His work was collected by many leading international institutions as well as being represented in the collections of the Museum of New Zealand, Auckland City Art Gallery, Robert McDougall Art Gallery, Dowse Art Museum and other leading galleries as well as many corporate and private collections in New Zealand and overseas.

"Across the past twenty years my work has been greatly influenced by the cloak. This originated from our family history, where here in Aotearoa, New Zealand the Maori and European branches each needed the flax plant to carry forward their futures. As I contemplated the mix of outcomes from the 1840s, the rope works, the trading, the marriages, the continuing migrations etc these thoughts became materialised in twisting fibers that grew into great taniko bordered cloaks. Like birds who migrated as people did the cloaks fly into the sky.
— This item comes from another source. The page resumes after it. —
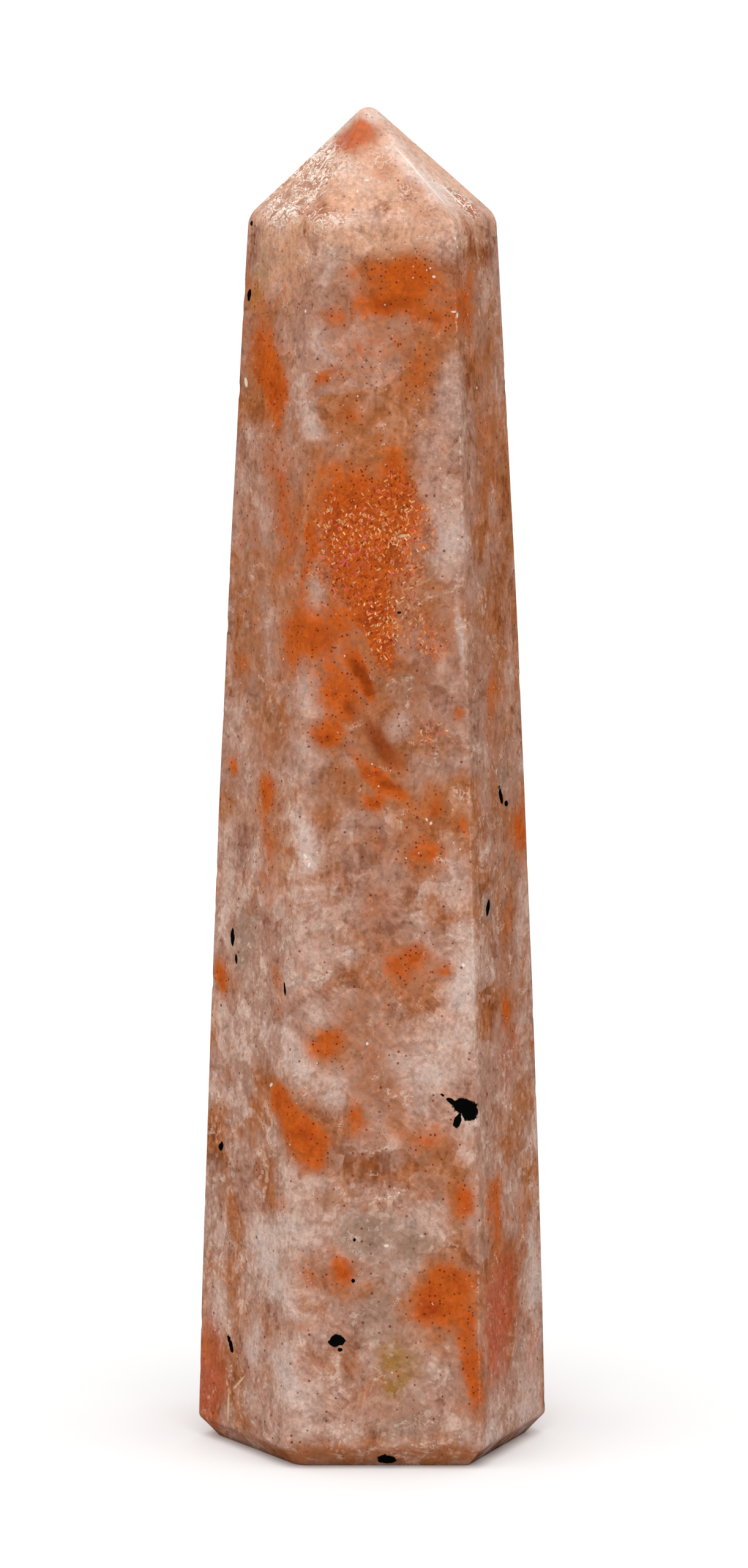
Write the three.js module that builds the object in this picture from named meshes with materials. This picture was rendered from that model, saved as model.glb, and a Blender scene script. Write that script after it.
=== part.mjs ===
// Sunstone obelisk: one polished stone with a flat base, six long sides and a six-sided point.
// Millimetres, +Z up. The origin is the middle of the base, and the front faces -Y.

import * as THREE from 'three';

// Driving dimensions
const HEIGHT = 100;
const SHARP_HEIGHT = 100.4; // where the six tip facets would meet if the point were not rounded
const SHOULDER_HEIGHT = 92; // where the long sides give way to the tip facets
const BASE_HALF_WIDTH = 13.18; // axis to a side corner, just over the bevel
const SHOULDER_HALF_WIDTH = 9.24; // axis to a side corner, at the shoulder
const HALF_DEPTH_SHARE = 0.869; // axis to the front or back face, as a share of the half width
const BULGE = 0.37; // how far the long sides belly out, as a share of their taper
const POINT_OFFSET = -0.3; // the point stands a little left of the axis
const SHOULDER_ROUNDING = 1.9;
const BEVEL_HEIGHT = 1.5;
const BEVEL_INSET = 1.6;
const BEVEL_ROUNDING = 0.6;
const RIM_LAND = 0.2; // flat strip of the base that the bevel's rounding turns into

// The six corners of a section, anticlockwise from above. atBase and atShoulder are x and y as
// shares of the half width and half depth there, and rounding is the radius worn on the long edge.
const CORNERS = {
  left: { atBase: [-1, -0.02], atShoulder: [-1, 0], rounding: 0.5 },
  frontLeft: { atBase: [-0.475, -1], atShoulder: [-0.447, -1], rounding: 1.6 },
  frontRight: { atBase: [0.613, -1], atShoulder: [0.65, -1], rounding: 0.5 },
  right: { atBase: [1, 0.07], atShoulder: [1, 0.04], rounding: 0.5 },
  backRight: { atBase: [0.5, 1], atShoulder: [0.52, 1], rounding: 0.8 },
  backLeft: { atBase: [-0.56, 1], atShoulder: [-0.54, 1], rounding: 0.8 },
};

// Fineness of the faceted solid
const SIDE_LEVELS = 12;
const TIP_LEVELS = 3;
const PROFILE_ARC_STEPS = 5;
const POINT_ARC_STEPS = 5;
const CORNER_ARC_STEPS = 5;

// The arc that rounds a corner between two straight lines, from the first line to the second.
function roundedCorner(before, corner, after, radius, steps) {
  const toBefore = before.clone().sub(corner).normalize();
  const toAfter = after.clone().sub(corner).normalize();
  const halfAngle = Math.acos(THREE.MathUtils.clamp(toBefore.dot(toAfter), -1, 1)) / 2;
  const inward = toBefore.clone().add(toAfter).normalize();
  const centre = corner.clone().addScaledVector(inward, radius / Math.sin(halfAngle));
  const start = corner.clone().addScaledVector(toBefore, radius / Math.tan(halfAngle)).sub(centre);
  const end = corner.clone().addScaledVector(toAfter, radius / Math.tan(halfAngle)).sub(centre);
  const turn = Math.atan2(start.cross(end), start.dot(end));
  const points = [];
  for (let step = 0; step <= steps; step += 1) {
    const swing = (turn * step) / steps;
    points.push(start.clone().rotateAround(new THREE.Vector2(), swing).add(centre));
  }
  return points;
}

// How far down a long side a height lies: 0 at the shoulder, 1 at the top of the bevel.
function wayDown(height) {
  const share = (SHOULDER_HEIGHT - height) / (SHOULDER_HEIGHT - BEVEL_HEIGHT);
  return THREE.MathUtils.clamp(share, 0, 1);
}

// Axis to a side corner on the gently bellied long sides.
function sideHalfWidth(height) {
  const down = wayDown(height);
  const taper = BASE_HALF_WIDTH - SHOULDER_HALF_WIDTH;
  return SHOULDER_HALF_WIDTH + taper * (down + BULGE * down * (1 - down));
}

// The rounded point: an arc that leaves the tip's slope and ends level on the axis.
function pointArc() {
  const slope = Math.atan2(SHOULDER_HALF_WIDTH, SHARP_HEIGHT - SHOULDER_HEIGHT);
  const radius = (SHARP_HEIGHT - HEIGHT) / (1 / Math.sin(slope) - 1);
  const points = [];
  for (let step = 0; step <= POINT_ARC_STEPS; step += 1) {
    const angle = slope + ((Math.PI / 2 - slope) * step) / POINT_ARC_STEPS;
    points.push(new THREE.Vector2(radius * Math.cos(angle), HEIGHT - radius + radius * Math.sin(angle)));
  }
  return points;
}

// The outline from the rim of the base to the point, as pairs of half width and height.
function outline() {
  const rim = new THREE.Vector2(BASE_HALF_WIDTH - BEVEL_INSET, 0);
  const land = new THREE.Vector2(rim.x - RIM_LAND, 0);
  const bevelTop = new THREE.Vector2(BASE_HALF_WIDTH, BEVEL_HEIGHT);
  const shoulder = new THREE.Vector2(SHOULDER_HALF_WIDTH, SHOULDER_HEIGHT);
  const peak = new THREE.Vector2(0, SHARP_HEIGHT);
  const sides = [];
  for (let level = 1; level < SIDE_LEVELS; level += 1) {
    const height = THREE.MathUtils.lerp(BEVEL_HEIGHT, SHOULDER_HEIGHT, level / SIDE_LEVELS);
    sides.push(new THREE.Vector2(sideHalfWidth(height), height));
  }
  const shoulderArc = roundedCorner(sides.at(-1), shoulder, peak, SHOULDER_ROUNDING, PROFILE_ARC_STEPS);
  const top = pointArc();
  const tip = [];
  for (let level = 1; level < TIP_LEVELS; level += 1) {
    tip.push(shoulderArc.at(-1).clone().lerp(top[0], level / TIP_LEVELS));
  }
  return [
    ...roundedCorner(land, rim, bevelTop, RIM_LAND / 2, 1),
    ...roundedCorner(rim, bevelTop, sides[0], BEVEL_ROUNDING, PROFILE_ARC_STEPS),
    ...sides,
    ...shoulderArc,
    ...tip,
    ...top,
  ];
}

// One level section of the stone: the rounded hexagon of a given half width at a given height.
function section(halfWidth, height) {
  const down = wayDown(height);
  const climb = Math.max(0, (height - SHOULDER_HEIGHT) / (SHARP_HEIGHT - SHOULDER_HEIGHT));
  const wear = Math.min(1, halfWidth / SHOULDER_HALF_WIDTH);
  const sharp = Object.values(CORNERS).map(({ atBase, atShoulder, rounding }) => {
    const x = THREE.MathUtils.lerp(atShoulder[0], atBase[0], down) * halfWidth;
    const y = THREE.MathUtils.lerp(atShoulder[1], atBase[1], down) * halfWidth * HALF_DEPTH_SHARE;
    return { place: new THREE.Vector2(x, y), radius: rounding * wear };
  });
  const ring = [];
  sharp.forEach(({ place, radius }, index) => {
    const before = sharp.at(index - 1).place;
    const after = sharp[(index + 1) % sharp.length].place;
    for (const point of roundedCorner(before, place, after, radius, CORNER_ARC_STEPS)) {
      ring.push(new THREE.Vector3(point.x + POINT_OFFSET * climb, point.y, height));
    }
  });
  return ring;
}

// Joins the sections into one closed skin, with a flat fan for the base and a fan at the point.
function stoneGeometry() {
  const levels = outline();
  const rings = levels.slice(0, -1).map((level) => section(level.x, level.y));
  const count = rings[0].length;
  const peak = new THREE.Vector3(POINT_OFFSET, 0, HEIGHT);
  const points = [...rings.flat(), new THREE.Vector3(0, 0, 0), peak];
  const baseMiddle = points.length - 2;
  const peakIndex = points.length - 1;
  const lastRing = (rings.length - 1) * count;
  const faces = [];
  for (let place = 0; place < count; place += 1) {
    const next = (place + 1) % count;
    faces.push(baseMiddle, next, place);
    for (let ring = 0; ring < rings.length - 1; ring += 1) {
      const low = ring * count;
      const high = low + count;
      faces.push(low + place, low + next, high + next);
      faces.push(low + place, high + next, high + place);
    }
    faces.push(lastRing + place, lastRing + next, peakIndex);
  }
  const geometry = new THREE.BufferGeometry().setFromPoints(points);
  geometry.setIndex(faces);
  geometry.computeVertexNormals();
  return geometry;
}

const polishedSunstone = new THREE.MeshStandardMaterial({
  color: new THREE.Color(0.62, 0.35, 0.24),
  roughness: 0.18,
  metalness: 0,
});

const obelisk = new THREE.Mesh(stoneGeometry(), polishedSunstone);
obelisk.name = 'obelisk';

const stone = new THREE.Group();
stone.add(obelisk);

export default stone;
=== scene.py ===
"""Polished sunstone obelisk: its worn facets, its colouring, and the plain studio it stands in."""

import logging
import math
import random
from dataclasses import dataclass, field
from enum import Enum
from typing import Any, Iterable, Sequence

import bpy
import numpy as np
from mathutils import Matrix, Vector


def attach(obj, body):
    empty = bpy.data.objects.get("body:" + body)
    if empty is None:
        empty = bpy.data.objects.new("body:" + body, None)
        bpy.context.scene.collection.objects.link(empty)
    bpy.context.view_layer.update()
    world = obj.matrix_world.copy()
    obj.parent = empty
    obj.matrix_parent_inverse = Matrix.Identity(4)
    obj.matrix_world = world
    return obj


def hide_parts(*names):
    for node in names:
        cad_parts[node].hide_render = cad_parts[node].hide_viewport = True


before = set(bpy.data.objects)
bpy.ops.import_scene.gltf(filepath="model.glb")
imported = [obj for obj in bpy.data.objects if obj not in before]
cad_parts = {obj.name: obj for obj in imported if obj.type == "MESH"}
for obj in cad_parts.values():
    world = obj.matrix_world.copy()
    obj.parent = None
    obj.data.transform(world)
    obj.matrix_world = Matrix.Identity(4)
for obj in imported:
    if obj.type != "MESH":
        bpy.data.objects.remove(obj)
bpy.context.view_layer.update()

log = logging.getLogger("sunstone")

MM = 0.001
PHOTO_WIDTH = 1222
PHOTO_HEIGHT = 2560

STONE_LIGHT = 1.03  # light on the stone's front, where 1 shows a white card just white
STONE_VEIL = 0.008  # what the front's gloss adds to every colour
DARKEST = 0.002  # the least light that any part of the stone throws back
MIDDLE = (0.5, 0.5, 0.5)  # the mean of a random colour
SEED_WAY = (1.0, 0.7, 0.4)  # the way that a seed moves a pattern
FAR_OFF = (0.05, 0.02, 0.03)  # moves one noise well away from another

Colour = tuple[float, float, float, float]
Range = tuple[float, ...]
Socket = bpy.types.NodeSocket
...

"Then as my own experiences broadened, as my ancestors had, so did the cloaks alter, disentangle, reform, break up, disperse and reassemble in new guises. The first new series was Te Aitanga a Kiwa (The Lands and People of the Pacific Rim) that mapped my positive reaction to indigenous artists from the Pacific Rim, their lands, peoples and arts. The next was Taniko Border where a mixture of the Rim, British Museum Maori works and a visit to Munich were underpinned by a Taniko Border that turned the whole work into a cloak again. This is now unraveling and first hand experience with the rare takahe is becoming interwoven with elements of all of those series. For each new experience a new identity emerges and new images chart the journey." John Bevan Ford, 1999.